** begin **

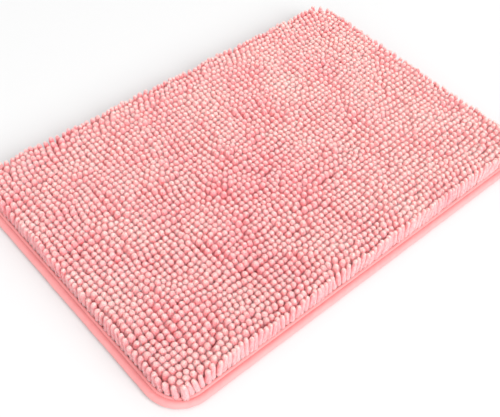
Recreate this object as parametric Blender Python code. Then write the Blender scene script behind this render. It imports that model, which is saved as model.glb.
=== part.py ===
"""A chenille bath mat, lying flat: tufted pile rows, base cloth, latex coat, non-slip backing and bound edge.

Metres, +Z up. The origin is on the floor under the middle of the mat. X runs along the long side, Y across.
Every layer is a closed solid of its own, a small gap away from the next one.
"""

import math

import bmesh
import bpy
from mathutils import Vector

# Overall sizes
MAT_LENGTH = 0.6096
MAT_WIDTH = 0.4064
CORNER_RADIUS = 0.045
PILE_HEIGHT = 0.0257

# Clearance between pieces that touch on the real mat
GAP = 0.0003

# Layers, from the floor up
TAPE_THICKNESS = 0.0008
THREAD_DIAMETER = 0.0006
BACKING_THICKNESS = 0.0010
LATEX_THICKNESS = 0.0008
BASE_CLOTH_THICKNESS = 0.0010

# Edge binding: how far in from the outline its inner edges lie, and how far from those the stitching runs
BINDING_WIDTH = 0.0103
STITCH_MARGIN = 0.0025
STITCH_INSET = BINDING_WIDTH - STITCH_MARGIN
STITCH_GROOVE_HALF_WIDTH = 0.0009
ROLL_RISE = 0.0010
FOLD_RISE = 0.0004

# Pile
ROW_COUNT = 49
TIP_ROUNDING = 0.0028
TIP_STEPS = 2

# Raised pads under the backing
PAD_SIZE = 0.034
PAD_PITCH = 0.046
PAD_MARGIN = 0.004

# How finely each round corner of the mat is divided
CORNER_STEPS = 8

# Heights that follow from the layers
TAPE_GROOVE_LIFT = THREAD_DIAMETER + 1.5 * GAP
BACKING_BOTTOM = TAPE_GROOVE_LIFT + TAPE_THICKNESS + GAP
BACKING_TOP = BACKING_BOTTOM + BACKING_THICKNESS
LATEX_BOTTOM = BACKING_TOP + GAP
LATEX_TOP = LATEX_BOTTOM + LATEX_THICKNESS
CLOTH_BOTTOM = LATEX_TOP + GAP
CLOTH_TOP = CLOTH_BOTTOM + BASE_CLOTH_THICKNESS
TAPE_TOP_LEG = CLOTH_TOP + GAP
PILE_BOTTOM = CLOTH_TOP + GAP
PILE_TOP = PILE_BOTTOM + PILE_HEIGHT
NEEDLE_THREAD_HEIGHT = TAPE_TOP_LEG + TAPE_THICKNESS + GAP + THREAD_DIAMETER / 2
BOBBIN_THREAD_HEIGHT = GAP / 2 + THREAD_DIAMETER / 2

# The binding's outer roll: half a circle through the middle of the tape's thickness
ROLL_STEPS = 8
ROLL_RADIUS = (TAPE_TOP_LEG + ROLL_RISE) / 2
ROLL_CENTRE = TAPE_THICKNESS / 2 + ROLL_RADIUS
ROLL_HOLLOW = (ROLL_RADIUS - TAPE_THICKNESS / 2) * math.cos(math.pi / 2 / ROLL_STEPS)

# The layers end inside the roll, clear of its hollow at the highest and the lowest layer
LAYER_REACH = max(CLOTH_TOP - ROLL_CENTRE, ROLL_CENTRE - BACKING_BOTTOM)
LAYER_INSET = ROLL_CENTRE - math.sqrt(ROLL_HOLLOW ** 2 - LAYER_REACH ** 2) + GAP

COLOURS = {
    "pile": ((0.86, 0.42, 0.42), 0.9),
    "binding": ((0.88, 0.47, 0.46), 0.85),
    "thread": ((0.87, 0.50, 0.49), 0.6),
    "base_cloth": ((0.85, 0.68, 0.64), 0.9),
    "latex": ((0.86, 0.84, 0.76), 0.55),
    "backing": ((0.88, 0.86, 0.82), 0.6),
}


def clear_scene():
    """Remove whatever objects the open file holds."""
    for old in list(bpy.data.objects):
        bpy.data.objects.remove(old, do_unlink=True)


def make_material(name):
    """A Principled material with the colour and roughness listed for it."""
    colour, roughness = COLOURS[name]
    material = bpy.data.materials.new(name)
    material.use_nodes = True
    shader = material.node_tree.nodes["Principled BSDF"]
    shader.inputs["Base Color"].default_value = (*colour, 1.0)
    shader.inputs["Roughness"].default_value = roughness
    shader.inputs["Metallic"].default_value = 0.0
    return material


def add_object(name, mesh_builder, material):
    """Turn a filled bmesh into a named object that wears the material."""
    bmesh.ops.recalc_face_normals(mesh_builder, faces=mesh_builder.faces)
    mesh = bpy.data.meshes.new(name)
    mesh_builder.to_mesh(mesh)
    mesh_builder.free()
    mesh.materials.append(material)
    made = bpy.data.objects.new(name, mesh)
    bpy.context.scene.collection.objects.link(made)
    return made


def outline_stations():
    """Points and outward normals round the corner arcs of the mat's outline, counterclockwise.

    Each corner is a quarter circle, so moving in by an inset keeps the same centres and directions.
    """
    stations = []
    for corner in range(4):
        side_x = 1 if corner in (0, 3) else -1
        side_y = 1 if corner in (0, 1) else -1
        centre = Vector((
            side_x * (MAT_LENGTH / 2 - CORNER_RADIUS),
            side_y * (MAT_WIDTH / 2 - CORNER_RADIUS),
            0.0,
        ))
        for step in range(CORNER_STEPS + 1):
            angle = math.radians(90 * corner) + math.radians(90) * step / CORNER_STEPS
            normal = Vector((math.cos(angle), math.sin(angle), 0.0))
            stations.append((centre + CORNER_RADIUS * normal, normal))
    return stations


def sweep_ring(name, profile, material):
    """Sweep a closed profile of (inset from the outline, height) points round the mat."""
    builder = bmesh.new()
    rings = [
        [builder.verts.new(point - inset * normal + Vector((0, 0, height))) for inset, height in profile]
        for point, normal in outline_stations()
    ]
    for index, ring in enumerate(rings):
        following = rings[(index + 1) % len(rings)]
        for k in range(len(profile)):
            after = (k + 1) % len(profile)
            builder.faces.new((ring[k], following[k], following[after], ring[after]))
    made = add_object(name, builder, material)
    made.data.shade_smooth()
    made.data.set_sharp_from_angle(angle=math.radians(40))
    return made


def rounded_slab(name, inset, bottom, top, material):
    """A flat layer with the mat's outline moved in by the inset."""
    builder = bmesh.new()
    base = Vector((0, 0, bottom))
    low = [builder.verts.new(point - inset * normal + base) for point, normal in outline_stations()]
    face = builder.faces.new(low)
    raised = bmesh.ops.extrude_face_region(builder, geom=[face])
    top_points = [item for item in raised["geom"] if isinstance(item, bmesh.types.BMVert)]
    bmesh.ops.translate(builder, vec=(0, 0, top - bottom), verts=top_points)
    return add_object(name, builder, material)


def binding_centreline():
    """The middle of the tape's thickness: from its lower inner edge, round the roll, to its upper inner edge."""
    half = TAPE_THICKNESS / 2
    groove = STITCH_GROOVE_HALF_WIDTH
    top = TAPE_TOP_LEG + half
    roll_top = top + ROLL_RISE
    line = [
        (BINDING_WIDTH, half),
        (STITCH_INSET + 2 * groove, half),
        (STITCH_INSET + groove, TAPE_GROOVE_LIFT + half),
        (STITCH_INSET - groove, TAPE_GROOVE_LIFT + half),
        (STITCH_INSET - 2 * groove, half),
    ]
    for step in range(ROLL_STEPS + 1):
        angle = math.radians(-90 + 180 * step / ROLL_STEPS)
        inset = ROLL_CENTRE - ROLL_RADIUS * math.cos(angle)
        line.append((inset, ROLL_CENTRE + ROLL_RADIUS * math.sin(angle)))
    line += [
        (STITCH_INSET - 2 * groove, roll_top - ROLL_RISE / 3),
        (STITCH_INSET - groove, top),
        (STITCH_INSET + groove, top),
        (STITCH_INSET + 2 * groove, top + FOLD_RISE),
        (BINDING_WIDTH, top + FOLD_RISE),
    ]
    return line


def thicken(line, thickness):
    """Both sides of an open line, as one closed profile."""
    points = [Vector(point) for point in line]
    left = []
    right = []
    for index, point in enumerate(points):
        before = points[max(index - 1, 0)]
        after = points[min(index + 1, len(points) - 1)]
        into = (point - before).normalized() if index else (after - point).normalized()
        out = (after - point).normalized() if index < len(points) - 1 else into
        along = (into + out).normalized()
        across = Vector((-along.y, along.x))
        reach = thickness / 2 / max(across.dot(Vector((-out.y, out.x))), 0.5)
        left.append(point + reach * across)
        right.append(point - reach * across)
    return [tuple(point) for point in left + right[::-1]]


def edge_binding(material):
    """The tape that is folded round the edge."""
    return sweep_ring("edge_binding", thicken(binding_centreline(), TAPE_THICKNESS), material)


def thread_ring(name, height, material):
    """A thread that lies in the stitch groove, all round the mat."""
    radius = THREAD_DIAMETER / 2
    profile = []
    for step in range(6):
        angle = math.radians(60 * step)
        profile.append((STITCH_INSET + radius * math.cos(angle), height + radius * math.sin(angle)))
    return sweep_ring(name, profile, material)


def pad_centres(length):
    """Places of evenly pitched pads along a length, centred on the mat."""
    free = length - 2 * (BINDING_WIDTH + PAD_MARGIN)
    count = int((free - PAD_SIZE) / PAD_PITCH) + 1
    return [(index - (count - 1) / 2) * PAD_PITCH for index in range(count)]


def nonslip_backing(material):
    """The backing sheet with its raised pads, which stand on the floor inside the binding."""
    sheet = rounded_slab("nonslip_backing", LAYER_INSET, BACKING_BOTTOM, BACKING_TOP, material)
    height = BACKING_BOTTOM + BACKING_THICKNESS / 2
    builder = bmesh.new()
    for x in pad_centres(MAT_LENGTH):
        for y in pad_centres(MAT_WIDTH):
            if not pad_clears_corner(x, y):
                continue
            made = bmesh.ops.create_cube(builder, size=1.0)["verts"]
            bmesh.ops.scale(builder, vec=(PAD_SIZE, PAD_SIZE, height), verts=made)
            bmesh.ops.translate(builder, vec=(x, y, height / 2), verts=made)
    pads = add_object("pad_shapes", builder, material)
    pads.hide_render = True
    pads.display_type = "WIRE"
    union = sheet.modifiers.new("pads", "BOOLEAN")
    union.operation = "UNION"
    union.object = pads
    return sheet


def pad_clears_corner(x, y):
    """Whether a pad's outer corner stays inside the binding's inner edge."""
    limit = CORNER_RADIUS - BINDING_WIDTH - PAD_MARGIN
    past_x = abs(x) + PAD_SIZE / 2 - (MAT_LENGTH / 2 - CORNER_RADIUS)
    past_y = abs(y) + PAD_SIZE / 2 - (MAT_WIDTH / 2 - CORNER_RADIUS)
    return past_x <= 0 or past_y <= 0 or math.hypot(past_x, past_y) <= limit


def pile_half_length(y):
    """Half the length of the pile field at a distance y from the mat's long axis.

    The binding's corners are made of straight chords, which cut a little inside their circle.
    """
    chord = math.cos(math.radians(45) / CORNER_STEPS)
    radius = (CORNER_RADIUS - BINDING_WIDTH) * chord - GAP
    past = abs(y) - (MAT_WIDTH / 2 - CORNER_RADIUS)
    if past <= 0:
        return MAT_LENGTH / 2 - BINDING_WIDTH - GAP
    return MAT_LENGTH / 2 - CORNER_RADIUS + math.sqrt(max(radius * radius - past * past, 0.0))


def row_profile(width):
    """Across one row: straight sides and rounded tips, as (y, z) points."""
    rounding = min(TIP_ROUNDING, width / 2 * 0.8)
    profile = [(-width / 2, PILE_BOTTOM), (width / 2, PILE_BOTTOM)]
    for step in range(TIP_STEPS + 1):
        angle = math.radians(90 * step / TIP_STEPS)
        profile.append((
            width / 2 - rounding + rounding * math.cos(angle),
            PILE_TOP - rounding + rounding * math.sin(angle),
        ))
    for step in range(TIP_STEPS + 1):
        angle = math.radians(90 + 90 * step / TIP_STEPS)
        profile.append((
            -width / 2 + rounding + rounding * math.cos(angle),
            PILE_TOP - rounding + rounding * math.sin(angle),
        ))
    return profile


def pile_row(index, material):
    """One tufted row of chenille yarn, from one end of the pile field to the other."""
    field_width = MAT_WIDTH - 2 * (BINDING_WIDTH + GAP)
    pitch = field_width / ROW_COUNT
    width = pitch - GAP
    centre = (index - (ROW_COUNT - 1) / 2) * pitch
    reach_low = pile_half_length(centre - width / 2)
    reach_high = pile_half_length(centre + width / 2)
    builder = bmesh.new()
    ends = []
    for side in (-1, 1):
        ring = []
        for y, z in row_profile(width):
            share = y / width + 0.5
            reach = reach_low + (reach_high - reach_low) * share
            ring.append(builder.verts.new((side * reach, centre + y, z)))
        ends.append(ring)
    start, stop = ends
    builder.faces.new(start)
    builder.faces.new(stop)
    for k in range(len(start)):
        after = (k + 1) % len(start)
        builder.faces.new((start[k], stop[k], stop[after], start[after]))
    made = add_object(f"pile_row_{index + 1:02d}", builder, material)
    made.data.shade_smooth()
    made.data.set_sharp_from_angle(angle=math.radians(50))
    return made


def main():
    """Build the mat from the floor up."""
    clear_scene()
    materials = {name: make_material(name) for name in COLOURS}
    nonslip_backing(materials["backing"])
    rounded_slab("latex_coat", LAYER_INSET, LATEX_BOTTOM, LATEX_TOP, materials["latex"])
    rounded_slab("base_cloth", LAYER_INSET, CLOTH_BOTTOM, CLOTH_TOP, materials["base_cloth"])
    edge_binding(materials["binding"])
    thread_ring("needle_thread", NEEDLE_THREAD_HEIGHT, materials["thread"])
    thread_ring("bobbin_thread", BOBBIN_THREAD_HEIGHT, materials["thread"])
    for index in range(ROW_COUNT):
        pile_row(index, materials["pile"])


main()
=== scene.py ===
"""Looks of a pink chenille bath mat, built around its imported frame.

Every tufted row is a row of soft chenille fingers, settled against each other. A puffed tape binds the edge,
held by single lockstitches. Base cloth, latex coat and moulded backing lie below. Lengths are in metres and
angles in radians, unless a name says otherwise.
"""

import math

import bpy
import numpy as np
from mathutils import Matrix, Vector


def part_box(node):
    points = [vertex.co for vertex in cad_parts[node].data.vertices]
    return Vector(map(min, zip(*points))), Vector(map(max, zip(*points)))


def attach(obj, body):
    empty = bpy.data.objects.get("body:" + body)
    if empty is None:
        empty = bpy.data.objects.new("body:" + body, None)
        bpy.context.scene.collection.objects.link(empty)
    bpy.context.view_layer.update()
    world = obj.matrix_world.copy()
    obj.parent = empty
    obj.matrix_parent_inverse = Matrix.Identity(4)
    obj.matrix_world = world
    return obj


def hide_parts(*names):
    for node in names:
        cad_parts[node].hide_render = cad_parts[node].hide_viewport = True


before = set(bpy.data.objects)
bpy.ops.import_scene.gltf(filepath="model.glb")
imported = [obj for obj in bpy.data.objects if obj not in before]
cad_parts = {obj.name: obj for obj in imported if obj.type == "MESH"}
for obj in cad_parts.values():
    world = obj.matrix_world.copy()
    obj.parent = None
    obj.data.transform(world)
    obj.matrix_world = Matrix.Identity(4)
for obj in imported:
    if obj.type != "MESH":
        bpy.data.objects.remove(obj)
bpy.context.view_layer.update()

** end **

* WRITTEN TASK:
Copy exactly the lines from the line with "builder.faces.new(start)" up to and including the line with "obj.parent = empty", and no other lines.

* ANSWER BELOW:
    builder.faces.new(start)
    builder.faces.new(stop)
    for k in range(len(start)):
        after = (k + 1) % len(start)
        builder.faces.new((start[k], stop[k], stop[after], start[after]))
    made = add_object(f"pile_row_{index + 1:02d}", builder, material)
    made.data.shade_smooth()
    made.data.set_sharp_from_angle(angle=math.radians(50))
    return made


def main():
    """Build the mat from the floor up."""
    clear_scene()
    materials = {name: make_material(name) for name in COLOURS}
    nonslip_backing(materials["backing"])
    rounded_slab("latex_coat", LAYER_INSET, LATEX_BOTTOM, LATEX_TOP, materials["latex"])
    rounded_slab("base_cloth", LAYER_INSET, CLOTH_BOTTOM, CLOTH_TOP, materials["base_cloth"])
    edge_binding(materials["binding"])
    thread_ring("needle_thread", NEEDLE_THREAD_HEIGHT, materials["thread"])
    thread_ring("bobbin_thread", BOBBIN_THREAD_HEIGHT, materials["thread"])
    for index in range(ROW_COUNT):
        pile_row(index, materials["pile"])


main()
=== scene.py ===
"""Looks of a pink chenille bath mat, built around its imported frame.

Every tufted row is a row of soft chenille fingers, settled against each other. A puffed tape binds the edge,
held by single lockstitches. Base cloth, latex coat and moulded backing lie below. Lengths are in metres and
angles in radians, unless a name says otherwise.
"""

import math

import bpy
import numpy as np
from mathutils import Matrix, Vector


def part_box(node):
    points = [vertex.co for vertex in cad_parts[node].data.vertices]
    return Vector(map(min, zip(*points))), Vector(map(max, zip(*points)))


def attach(obj, body):
    empty = bpy.data.objects.get("body:" + body)
    if empty is None:
        empty = bpy.data.objects.new("body:" + body, None)
        bpy.context.scene.collection.objects.link(empty)
    bpy.context.view_layer.update()
    world = obj.matrix_world.copy()
    obj.parent = empty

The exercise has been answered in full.